I probably wouldn’t have understood what any of that meant about 3 months ago! However, traders bounce these terms around frequently, so it was important that the platform enabled traders to navigate around these different options.

To help users navigate, I designed clear, color-coded tags on listing cards:

  • Bid and offer tags followed the typical buy/sell colors (red/green)
  • FOT (Free on Truck, meaning goods are transported domestically via truck) and FOB (Free on Board, meaning goods are transported internationally via boat) are logistical terms that indicate delivery conditions, and gray implies a neutral metadata, which is why we chose it for that.
  • We used orange as a cautionary status for OTC since they were off-market and custom negotiations, which are a slightly riskier.
Different types of tags listing cards use

Learnings & reflections

During this internship, I learnt immensely about how the market works and how trading is done with physical commodities. Grain trading is a pretty niche topic, but I loved how deeply we went to understand all the processes! My design team didn’t do this by ourselves – we had the help of a dedicated business team which we partnered with daily to create all the screens.

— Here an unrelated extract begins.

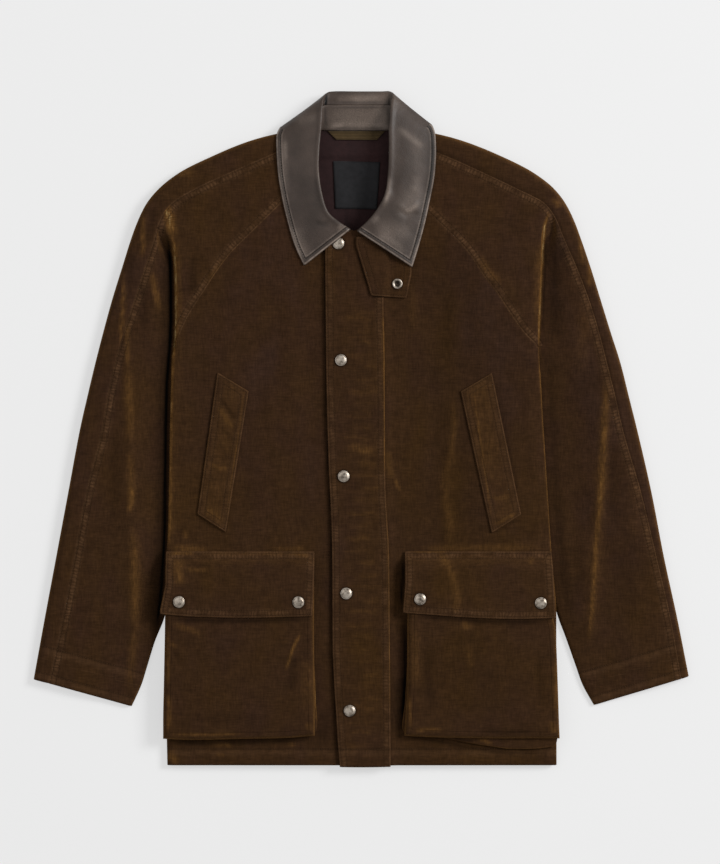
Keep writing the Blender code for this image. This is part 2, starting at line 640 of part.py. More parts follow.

Building the listings screen (which we affectionally named the “Wheel of fortune” due to its spinning character) was also incredibly fun! Since we were also making a prototype for the client, I was able to push Figma prototyping to the limit to really show the interactive behavior of the page.

Finally, this was my first experience working in the consulting industry. I learned how to present design work effectively to clients, how to communicate the value of staying in mid-fidelity during exploratory stages, and how important it is to use real data instead of placeholder text. Many of the experts we presented to would focus on even minor data inconsistencies, which could easily distract from the actual design decisions we were trying to showcase.